La igualdad, cuando es elevada a categoría de norma absoluta, deviene a muy corto plazo en criterio de persecución.
¿Por qué? Muy sencillo: solo son iguales los que la ideología dominante califica como tales. Los demás son considerados explotadores, discriminadores, violadores y criminales. En consecuencia, hay que descubrirlos, denunciarlos y eliminarlos.
Es Orwell una vez más. Volver a Orwell, una y otra vez, parece majadería, pero, ¿quién duda de que hay algunas repeticiones que purifican, que salvan? ¿No consiste acaso la sabiduría en esa recurrencia a unas pocas ideas madres? Y Orwell mostró la radical injusticia de la radical igualdad.
No es solo un tema de la Barcelona del 37 o de la URSS de Stalin. Es cuestión de cada ambiente en que los igualitaristas —los socialistas— logran la hegemonía, capturan de hecho una institución y la someten a sus procedimientos niveladores. Se acaban ahí la democracia y la participación, tan cacareadas mientras eran opositores. Con la típica soberbia del iluminado, despliegan entonces el aparato persecutorio. A veces desde el poder formal, otras desde el poder fáctico. Pero siempre, al fin de cuentas, desde el poder revestido con las consignas de la igualdad, aunque pletórico de injusticia.
Durante meses, un grupo de profesores del Departamento de Castellano de la Universidad Metropolitana de Ciencias de la Educación no ha podido entrar a sus oficinas; tampoco han podido enseñar, a pesar de sus altas cualificaciones científicas y pedagógicas, y —como si todo lo anterior fuera poco— han sido perseguidos y hostigados mediante murales y panfletos, a través de acusaciones formales y veladas.
¿Cuánto pueden aguantar unas profesoras y profesores universitarios que han consagrado sus vidas a la literatura, a la filología o a la gramática? ¿Pueden soportar meses y años de griteríos y de amenazas, de descalificaciones y de insultos? ¿No es frustrante que sus agresores sean unos supuestos futuros educadores?
El temple de cada uno de aquellos profesores terminará respondiendo a esas interrogantes, pero ese conflicto no es una cuestión privada, como si solo implicara a unos estudiantes depredadores, amparados en autoridades complacientes, versus una camada de heroicos educadores que se estarían jugando solamente un prestigio personal y unas carreras universitarias.

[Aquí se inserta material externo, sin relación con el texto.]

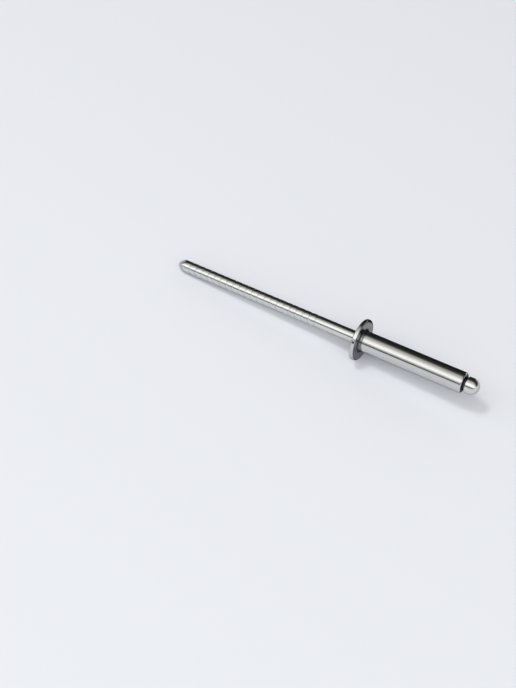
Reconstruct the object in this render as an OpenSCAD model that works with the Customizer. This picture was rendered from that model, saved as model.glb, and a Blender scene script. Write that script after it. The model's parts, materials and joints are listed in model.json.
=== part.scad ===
/* [Rivet body] */

// diameter of the straight shank, the nominal rivet size
body_d = 3.2;            // [2.6:0.1:5]
// shank length from the flange underside to the blind end
body_len = 16.75;        // [6:0.25:40]
// hole that the mandrel passes through
bore_d = 1.98;           // [1.9:0.01:2.08]
// radius on the outer edge of the blind end
end_r = 0.34;            // [0.05:0.01:0.5]

/* [Flange] */

// outside diameter of the domed flange
flange_d = 6.5;          // [5:0.1:14]
// height of the dome above the underside
flange_h = 1.1;          // [0.8:0.05:3]
// height of the rim
rim_h = 0.6;             // [0.4:0.02:1]
// radius on both edges of the rim
rim_r = 0.18;            // [0.02:0.01:0.28]
// diameter of the flatter land round the hole
land_d = 3.4;            // [2.5:0.1:6]
// diameter of the hole where it opens through the dome
mouth_d = 2.4;           // [2.0:0.05:3.3]
// depth of the opened mouth
mouth_depth = 0.5;       // [0.1:0.05:1.5]
// fillet where the shank meets the flange underside
neck_r = 0.22;           // [0.05:0.01:0.6]

/* [Mandrel] */

// diameter of the plain mandrel
mandrel_d = 1.88;        // [1.2:0.01:1.96]
// distance from the flange underside to the mandrel tip
reach = 32.75;           // [28:0.25:60]
// number of gripping grooves
groove_count = 21;       // [0:1:26]
// spacing of the gripping grooves
groove_pitch = 1.125;    // [0.6:0.005:1.4]
// distance from the tip to the middle of the first groove
groove_start = 2.3;      // [1.5:0.05:6]
// width of one groove
groove_w = 0.24;         // [0.1:0.01:0.8]
// depth of one groove
groove_depth = 0.05;     // [0.02:0.01:0.3]
// length of the pinched point along its flats
point_len = 1.3;         // [0.4:0.05:3]
// width left across the flats at the very tip
point_w = 0.5;           // [0.1:0.05:1.5]
// turn of the pinched point about the mandrel
point_roll = 84;         // [0:1:90]
// diameter left at the crimped break notch
notch_d = 1.42;          // [0.8:0.02:1.8]
// distance of the break notch from the blind end, inside the body
notch_in = 1.7;          // [0.8:0.1:6]

/* [Mandrel head] */

// diameter of the mandrel head
head_d = 2.5;            // [2.3:0.05:4]
// gap between the blind end and the shoulder of the head
head_gap = 0.42;         // [0.2:0.02:1.5]
// diameter of the neck where it starts to flare out to the shoulder
neck_d = 2.1;            // [2.0:0.01:2.4]
// height of that flare
flare_h = 0.12;          // [0.02:0.01:0.3]
// length of the head from its shoulder to its crown
head_len = 1.85;         // [1.2:0.05:5]
// radius that rounds the head over to its crown
head_r = 1.15;           // [0.2:0.05:1.2]

/* [Pose] */

// turn of the rivet about its own axis as it lies
roll = 85;               // [-180:5:180]

/* [Hidden] */

$fn = 96;
rb = body_d / 2;
rf = flange_d / 2;
rm = mandrel_d / 2;
rh = head_d / 2;
rc = bore_d / 2;
// cutters run past the surfaces that they open by this much
past = 1;
// centre of the radius on the rim's upper edge
rim_x = rf - rim_r;
rim_z = rim_h - rim_r;
// the dome is part of a sphere that leaves that edge smoothly and ends at the land
k0 = (land_d * land_d / 4 - rim_x * rim_x + flange_h * flange_h - rim_z * rim_z + rim_r * rim_r) / (2 * rim_r);
k1 = (flange_h - rim_z) / rim_r;
qa = k1 * k1 - 1;
qb = k1 * (k0 - rim_r) - rim_z;
qc = (k0 - rim_r) * (k0 - rim_r) - rim_x * rim_x - rim_z * rim_z;
dome_z = (-qb + sqrt(qb * qb - qa * qc)) / qa;
dome_r = k0 + k1 * dome_z;
dome_end = [0, dome_z] + [rim_x, -rim_z - dome_z] * dome_r / (dome_r - rim_r);
shoulder_z = body_len + head_gap;
crown_z = shoulder_z + head_len;
flare_z = shoulder_z - flare_h;
// the cone under the head meets the edge of the bore exactly
cone_start = body_len - (rc - rm) * (head_gap - flare_h) / (neck_d / 2 - rc);
notch_z = body_len - notch_in;
notch_half = (rm - notch_d / 2) * 1.2;
// a groove is an arc of this radius
groove_r = (groove_w * groove_w / 4 + groove_depth * groove_depth) / (2 * groove_depth);

// The rivet lies on its flange rim and on its mandrel tip, so its axis leans.
point_turn = point_roll + roll;
roll_off = abs(point_turn - 90 * round(point_turn / 90));
tip_back = max(0, (rm * cos(roll_off) - point_w / 2) * point_len / (rm - point_w / 2));
lean_x = reach - tip_back - rim_z;
lean_z = rf - rim_r - rm;
lean = atan2(lean_z, lean_x) + asin(rim_r / norm([lean_x, lean_z]));
lift = rm * cos(lean) + (reach - tip_back) * sin(lean);
centre_x = cos(lean) * (crown_z - reach) / 2;

// In the part's own frame z runs from the flange underside towards the blind end.
// lay() turns that axis to +X and sets the rivet down on z = 0.
module lay() {
  translate([-centre_x, 0, lift]) rotate([0, 90 - lean, 0]) rotate([0, 0, roll]) children();
}

module shank_outline() {
  translate([0, -rim_r]) square([rb, body_len - end_r + rim_r]);
  translate([0, -rim_r]) square([rb - end_r, body_len + rim_r]);
  translate([rb - end_r, body_len - end_r]) circle(end_r);
}

module rivet_body() {
  color([0.78, 0.78, 0.77]) lay() difference() {
    union() {
      rotate_extrude() shank_outline();
      // fillet under the flange
      rotate_extrude() difference() {
        translate([0, -rim_r]) square([rb + neck_r, neck_r + rim_r]);
        translate([rb + neck_r, neck_r]) circle(neck_r);
      }
      // rim with both of its edges rounded
      for (z = [-rim_r, -rim_z]) rotate_extrude() translate([rim_x, z]) circle(rim_r);
      translate([0, 0, -rim_z]) cylinder(r = rf, h = rim_z - rim_r);
      // dome from the rim to the land round the hole
      rotate_extrude() intersection() {
        translate([0, dome_z]) circle(dome_r);
        polygon([[0, 0], [rim_x, 0], [rim_x, -rim_z], dome_end, [dome_end[0], -flange_h], [0, -flange_h]]);
      }
    }
    // bore and its opened mouth
    translate([0, 0, -flange_h - past]) cylinder(r = rc, h = body_len + flange_h + 2 * past);
    rotate_extrude() polygon([
      [0, -flange_h - past], [mouth_d / 2, -flange_h - past], [mouth_d / 2, -flange_h],
      [rc, -flange_h + mouth_depth], [0, -flange_h + mouth_depth]
    ]);
  }
}

module mandrel_outline() {
  difference() {
    union() {
      polygon([
        [0, -reach], [rm, -reach],
        [rm, notch_z - notch_half], [notch_d / 2, notch_z], [rm, notch_z + notch_half],
        [rm, cone_start], [neck_d / 2, flare_z], [rh, shoulder_z], [rh, crown_z - head_r],
        [rh - head_r, crown_z - head_r], [rh - head_r, crown_z], [0, crown_z]
      ]);
      translate([rh - head_r, crown_z - head_r]) intersection() {
        circle(head_r);
        square(head_r);
      }
    }
    // ring grooves that the setting tool grips
    for (i = [0 : groove_count - 1])
      translate([rm + groove_r - groove_depth, -reach + groove_start + i * groove_pitch])
        circle(groove_r);
  }
}

module mandrel() {
  color([0.70, 0.70, 0.70]) lay() difference() {
    rotate_extrude() mandrel_outline();
    // four flats pinch the wire off to a blunt point
    for (i = [0 : 3])
      rotate([0, 0, point_roll + 90 * i])
        translate([point_w / 2, 0, -reach])
          rotate([0, atan2(rm - point_w / 2, point_len), 0])
            translate([0, -rm - past, -rm - past]) cube([2 * rm, 2 * (rm + past), point_len + 2 * (rm + past)]);
  }
}

rivet_body();
mandrel();
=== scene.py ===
"""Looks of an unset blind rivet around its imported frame: two turned steel pieces lying on a pale table."""

import json
import math

import bmesh
import bpy
from mathutils import Matrix, Vector


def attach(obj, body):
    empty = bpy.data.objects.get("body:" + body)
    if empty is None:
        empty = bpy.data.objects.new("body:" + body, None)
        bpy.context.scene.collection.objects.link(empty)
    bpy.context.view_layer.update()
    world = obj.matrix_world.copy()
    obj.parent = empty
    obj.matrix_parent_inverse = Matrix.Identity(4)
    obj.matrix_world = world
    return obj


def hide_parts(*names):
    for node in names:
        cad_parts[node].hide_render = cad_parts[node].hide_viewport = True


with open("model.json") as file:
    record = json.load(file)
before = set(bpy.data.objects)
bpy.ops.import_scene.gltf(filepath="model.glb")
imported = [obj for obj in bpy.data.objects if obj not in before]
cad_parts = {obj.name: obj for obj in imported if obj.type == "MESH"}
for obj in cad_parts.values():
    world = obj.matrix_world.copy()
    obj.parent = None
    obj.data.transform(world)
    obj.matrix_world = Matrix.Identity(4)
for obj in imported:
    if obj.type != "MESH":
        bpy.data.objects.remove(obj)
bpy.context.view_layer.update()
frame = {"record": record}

MM = 0.001

# Sizes of the two pieces in mm, as in the part's source. Heights run along the rivet from the flange's
# underside, up to the blind end and down to the mandrel's point.
SHANK_R = 1.6
SHANK_LENGTH = 16.75
BORE_R = 0.99
BLIND_END_ROUND = 0.34
NECK_FILLET = 0.22
FLANGE_R = 3.25
FLANGE_HEIGHT = 1.1
RIM_HEIGHT = 0.6
RIM_ROUND = 0.18
LAND_R = 1.7
MOUTH_R = 1.2
MOUTH_DEPTH = 0.5
WIRE_R = 0.94
REACH = 32.75
GROOVE_COUNT = 21
GROOVE_PITCH = 1.125
GROOVE_START = 2.3
GROOVE_WIDTH = 0.24
GROOVE_DEPTH = 0.05
POINT_LENGTH = 1.3
POINT_HALF_WIDTH = 0.25
POINT_TURN = 79
POINT_FLATS = 4
NOTCH_R = 0.71
NOTCH_INSIDE = 1.7
NOTCH_SLOPE = 1.2
HEAD_R = 1.25
HEAD_GAP = 0.42
HEAD_NECK_R = 1.05
HEAD_FLARE = 0.12
HEAD_LENGTH = 1.85
HEAD_ROUND = 1.15

# Edges too small for the source, in mm, and the angles where two of them start and end.
BROKEN_EDGE = 0.05
NIB_R = 0.12
NIB_SIDE_ANGLE = -20
SHOULDER_ANGLE = -59

# How finely the pieces are turned: steps round an arc, and the spacing along a straight run in mm.
TURN_STEPS = 128
ARC_STEPS = 10
EDGE_STEPS = 4
NIB_STEPS = 6
DOME_STEPS = 14
CROWN_STEPS = 24
GROOVE_STEPS = 8
LAND_STEPS = 3
RUN_SPACING = 0.5
HIDDEN_SPACING = 2
HEAD_SPACING = 0.25
POINT_SPACING = 0.05
# A run gets a point this close to each of its ends, unless it is too short for them.
EDGE_SUPPORT = 0.03
SHORTEST_SUPPORTED = 4 * EDGE_SUPPORT
WELD = 0.001
# A higher power makes the pinched point's edges crisper.
PINCH_CRISPNESS = 18

# Where the rivet lies. Its own axis leans up from the table towards the blind end.
mounts = {mount["name"]: mount for mount in frame["record"]["mounts"]}
rivet_axis = Vector(mounts["shank"]["axis"]).normalized()
across = Vector((0, 1, 0))
towards_table = across.cross(rivet_axis)
underside = Vector(mounts["flange_seat"]["pos_m"])
underside.y = 0
on_table = Matrix.Translation(underside) @ Matrix((towards_table, across, rivet_axis)).transposed().to_4x4()
on_table = on_table @ Matrix.Scale(MM, 4)
lean = math.asin(rivet_axis.z)


def arc(centre, radius, start, end, steps=ARC_STEPS):
    """Points of a circular arc in an outline, between two angles in degrees."""
    angles = [math.radians(start + (end - start) * i / steps) for i in range(steps + 1)]
    return [(centre[0] + radius * math.cos(a), centre[1] + radius * math.sin(a)) for a in angles]


def run(start, end, spacing=RUN_SPACING):
    """Points of a straight run, with one close to each end so that a nearby arc doesn't shade it."""
    length = math.dist(start, end)
    steps = max(1, round(length / spacing))
    shares = [i / steps for i in range(steps + 1)]
    if length > SHORTEST_SUPPORTED:
        shares += [EDGE_SUPPORT / length, 1 - EDGE_SUPPORT / length]
    step = (end[0] - start[0], end[1] - start[1])
    return [(start[0] + step[0] * share, start[1] + step[1] * share) for share in sorted(shares)]


def turned(piece, outline, closed=False, trim=None):
    """Adds an outline of radii and heights in mm, spun round the axis. trim may cut the radius back."""
    rings = []
    for radius, height in outline:
        if radius < WELD:
            rings.append([piece.verts.new((0, 0, height))])
            continue
        ring = []
        for i in range(TURN_STEPS):
            turn = 2 * math.pi * i / TURN_STEPS
            r = trim(radius, turn, height) if trim else radius
            ring.append(piece.verts.new((r * math.cos(turn), r * math.sin(turn), height)))
        rings.append(ring)
    above = rings[1:] + rings[:1] if closed else rings[1:]
    for lower, upper in zip(rings, above):
        for i in range(TURN_STEPS):
            j = (i + 1) % TURN_STEPS
            corners = [lower[i % len(lower)], lower[j % len(lower)]]
            corners += [upper[j % len(upper)], upper[i % len(upper)]]
            piece.faces.new(dict.fromkeys(corners))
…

No; es mucho más que eso: se trata de la libertad académica más elemental.
En la persecución de los profesores del Departamento de Castellano de la UMCE estamos implicados todos; los que ya hemos sufrido la agresión de ciertas federaciones de estudiantes y los que, amparados en distancias físicas —cotas, las llamó un divulgador—, creen estar a salvo de peligros extremos.
Recuerdo a ese profesor amigo que me aconsejaba no contradecir la institución de la objeción de conciencia porque —afirmaba— “ya tendrás que invocarla tú.”
Qué iluso. Pensaba ese buen sujeto que los igualitaristas depredadores iban a respetar el derecho a la legítima diferencia. Bueno sería que se reuniera personalmente con los perseguidos profesores de la UMCE: comprobaría a través de sus testimonios cómo la injusticia se disfraza de igualdad, cómo la manía persecutoria pretende justificarse con ropajes de exigencia académica.
El caso UMCE no es el primero ni será el último. Vienen tiempos difíciles para los universitarios genuinos, tiempos en que solo los coherentes y perseverantes lograrán ser dignos.
A los demás, a los que pretendan acomodarse para sobrevivir, a esos, se los llevará la historia. Y quizás no haya ni siquiera historiadores que puedan registrar una cosa u otra.